At this point I no longer see significant reasons for majority of people to continue using Windows. Previous arguments such as gaming and exclusive Windows-only software have been largely resolved in Linux. Sure, there are some exclusives but they don't justify the massive differences in user share among operating systems.
If you have to use windows W11 IoT is the best version of windows to use. Zero bloatware. Only downside is you can't update an existing machine to it you need to clean install.
Tim Sweeney (of Epic/Unreal/Fortnite) is not a reliable narrator, but he's on record saying:
> Valve has done an amazing job there; I wish they would get to tens of millions of users, at which point it would actually make sense to support it.
Windows has never been my primary system, but there are times when I've had one because I wanted to do something (long ago 3D modeling, now PCVR) that wasn't supported on my main systems. If I could do that just as easily in e.g. SteamOS, Windows would once again exit my life.
You can run Steam Big Picture Mode on Linux, which gives you the UI of SteamOS. You can also run Bazzite, which does this by default and is close enough for many people.
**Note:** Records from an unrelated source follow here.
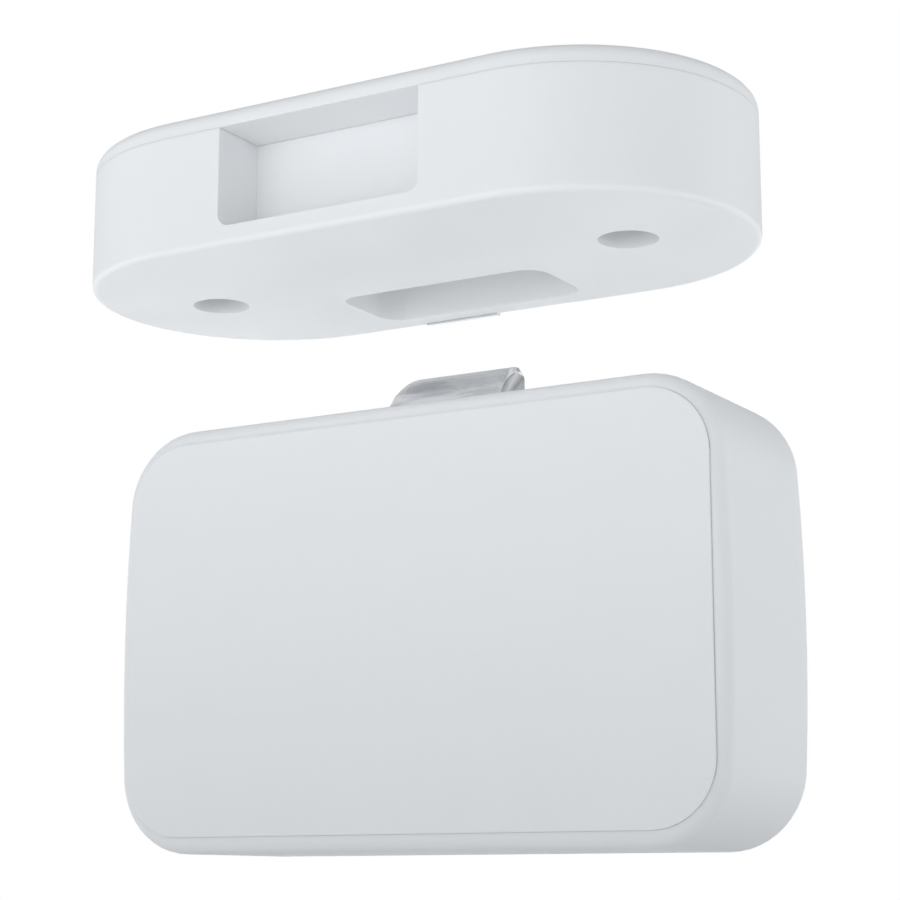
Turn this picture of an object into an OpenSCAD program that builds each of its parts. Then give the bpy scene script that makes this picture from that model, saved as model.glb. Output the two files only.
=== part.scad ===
// Battery-powered drawer lock with a door contact: lock body, spring latch and a strike box.
// Origin: centre of the lock body's back (mounting) face. +X right, -Y to the front, +Z up to the latch.

/* [Lock body] */
// Width of the lock body at its widest
body_w = 85.3; // [84:0.1:90]
// Height of the lock body without the latch
body_h = 54; // [54:0.5:58]
// Depth from the mounting face to the front
body_d = 23; // [23:0.25:26]
// Corner radius of the lock body seen from the front
corner_r = 10; // [9:0.25:10.5]
// How far each side bows out between its corners
side_bow = 0.5; // [0.2:0.1:0.8]
// Thickness of the casing walls
wall = 2; // [1.8:0.1:2]
// Thickness of the front cover
cover_t = 2.4; // [2:0.1:2.4]

/* [Latch] */
// Width of the latch bolt
latch_w = 16.5; // [14:0.5:16.5]
// Thickness of the latch bolt, front to back
latch_t = 6.8; // [6.6:0.1:6.8]
// How far the latch stands out of the body
latch_out = 6.8; // [5.5:0.1:6.8]
// Distance from the mounting face to the flat back of the latch
latch_back = 6.2; // [6.1:0.1:6.2]
// Stroke of the latch and of its carriage
latch_travel = 7; // [6:0.1:7]

/* [Drive] */
// Gear module of the rack and pinion
gear_module = 0.5; // [0.5:0.05:0.5]
// Teeth on the pinion
pinion_teeth = 16; // [16:1:16]
// Face width of the rack and pinion
gear_w = 3.5; // [3:0.1:3.5]

/* [Batteries] */
// Diameter of an AAA cell
cell_d = 10.2; // [10:0.1:10.2]
// Length of an AAA cell with its nub
cell_l = 44.5; // [44:0.1:44.5]

/* [Strike box] */
// Length of the strike box
strike_w = 89.5; // [80:0.5:92]
// Depth of the strike box, front to back
strike_d = 44.5; // [44:0.5:46]
// Height of the strike box with its cover plate
strike_h = 17.5; // [17:0.25:20]
// Thickness of the strike's cover plate
plate_t = 2.5; // [2.25:0.25:3]
// Gap between the lock body and the strike box as displayed
strike_gap = 16.8; // [12:0.1:20]
// Width of the front window
window_w = 28; // [24:0.5:28]
// Depth of the front window
window_deep = 8; // [6:0.5:8]
// Height of the sill below the front window
window_sill = 2.5; // [2.5:0.25:4]
// Length of the latch slot, left to right
slot_w = 29.5; // [24:0.5:29.5]
// Width of the latch slot, front to back
slot_d = 13.25; // [12:0.25:13.25]
// Distance between the two fixing holes
fix_spacing = 59.2; // [58:0.1:60]
// Diameter of the fixing holes
fix_d = 3.6; // [3.2:0.1:4]
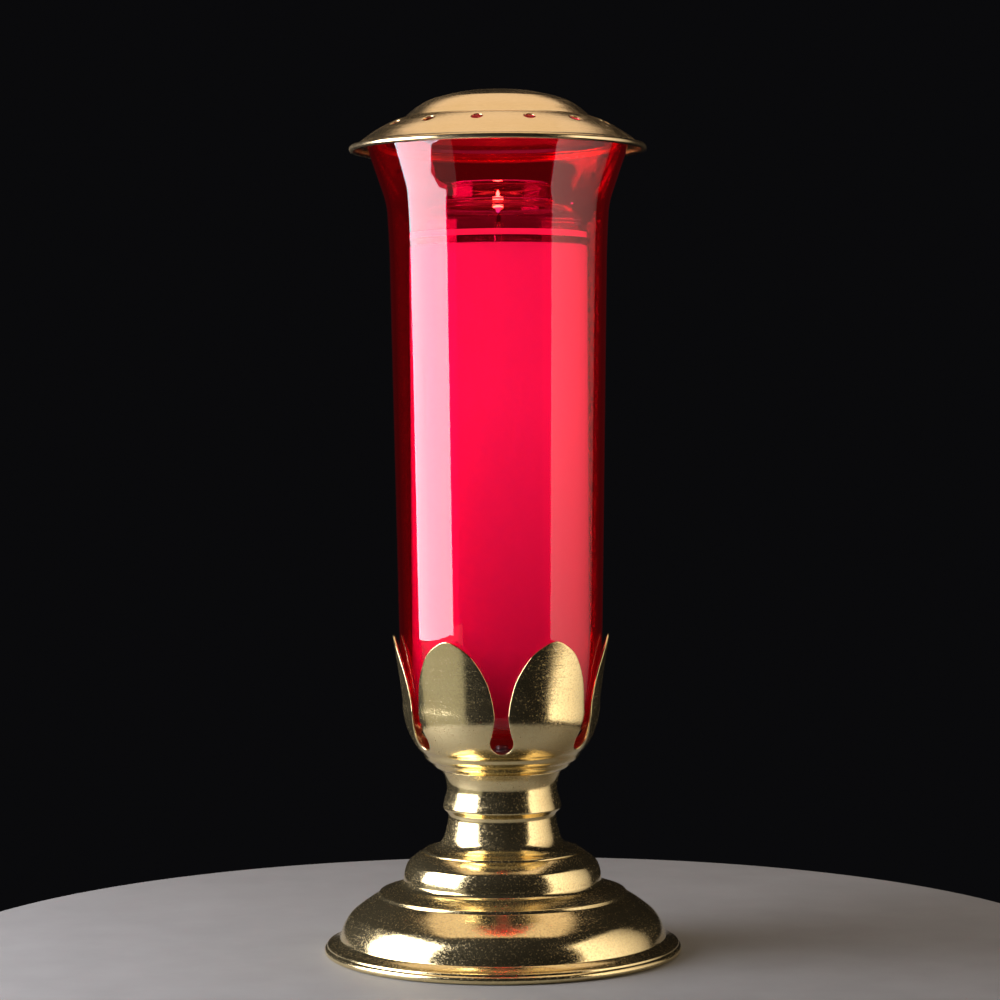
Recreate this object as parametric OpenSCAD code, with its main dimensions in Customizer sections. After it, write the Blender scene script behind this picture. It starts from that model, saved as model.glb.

The actual image that gets shipped on the Steam Deck is available in bits and pieces as git tags in Valve's clandestine repos, but isn't yet being distributed for other devices. That is changing this spring, when they start supporting other vendors.
So does this mean they are going to patch out the ability for Rufus to modify and burn images using the bog standard W11 ISO that do not require TPM checks or M$ accounts?